How do we know (e.g., measure?) these standing waves are a problem in headphones, and is there any way to see that the AMTS is actually doing something novel?
Check out this podcast with KEF’s R&D. It has a good explanation of meta material technology for audio (Darko.Audio podcast: Jack Oclee-Brown discusses KEF LS50 Meta & LS50 Wireless II development on Apple Podcasts).
Meta materials are a real technology that has been around for awhile. The stealth bomber, for example, uses meta materials to diffract radio waves. Which now that I think about, is probably were the name came from.
Note to self: Don’t post such statements without time to think about what you’re actually saying. (during work)

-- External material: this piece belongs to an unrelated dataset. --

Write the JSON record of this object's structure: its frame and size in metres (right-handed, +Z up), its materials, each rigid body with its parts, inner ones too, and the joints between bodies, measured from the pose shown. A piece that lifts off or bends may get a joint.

I’ll be going live here shortly with the Stealth - if anyone has questions about it feel free to drop by and ask. I’ll do my best to answer all that I can.
I have gotten ears on the DCA Stealth and listened to them on a couple chains. Wavelight → Bakoon/Stellaris. Some initial impressions.
- This headphone has is lacking in resolution compared to other cans in a similar price range ($4k+).
- This headphone FR matches what I hear and it is a pleasant listen. Nothing in the FR sticks out as being unnatural or “bad”.
- There has been discussion of macrodynamics. This has limp dick dynamics. Is that bad? Up to you, but this has some of the least amount of “slam”, “macrodynamics”, or “impact” (however you wanna say it) of almost all headphones I have tried. This is very DCA in their macrodynamics.
- Soundstage seemed larger than most other closed backs (Looking at you Stellia).
Overall I don’t think this is the next greatest headphone, I think its a decent/good headphone that is overpriced. I think at the $2k range this would be more competitive. At $4k, I think it can’t compete.
But hey what do I know. I’m just a stranger on the internet.